The Evening Standard reports that Darren Morgan, director of economic statistics at the ONS, said the new approach “maintains the accuracy of our key statistics”, while adding that the department is preparing an “improved Labour Force Survey”.
Economics commentator for the FT Chris Giles argued in a recent column that “we cannot have confidence in any of these official figures”, and suggested that their role in Bank of England decision-making on interest rates was compromised.
The US business picture
The UK statistics drop coincides with the release of similar figures for the American economy, where the business environment is also turbulent according to the Administrative Office of the US Courts.

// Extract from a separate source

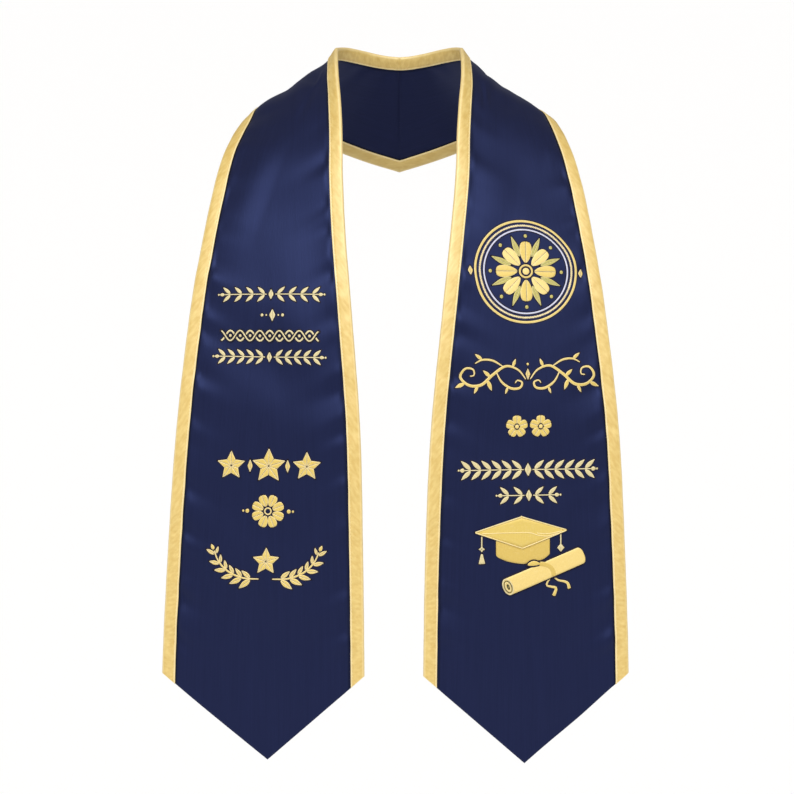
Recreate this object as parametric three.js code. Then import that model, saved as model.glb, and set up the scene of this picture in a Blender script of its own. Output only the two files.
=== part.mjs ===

Data for the year ending 30 September 2023 suggests that corporate bankruptcies have increase by 30% on the previous year, per Reuters.
Scott Stuart from the non-profit corporate restructuring group Turnaround Management Association made the case that this situation is a correction following an “unnaturally long period of easy money”. He added:
"Companies that were distressed did not have to look at the ills just underneath the surface which needed to be addressed. That era is done."
The broader US economy did, however, see a strong performance in the last quarter according to the US Commerce Department’s Bureau of Economic Analysis.
The country’s third-quarter GDP grew 4.9% as consumer and government spending continued to ramp up. Businesses did witness a decline in investment for the first time in two years, however.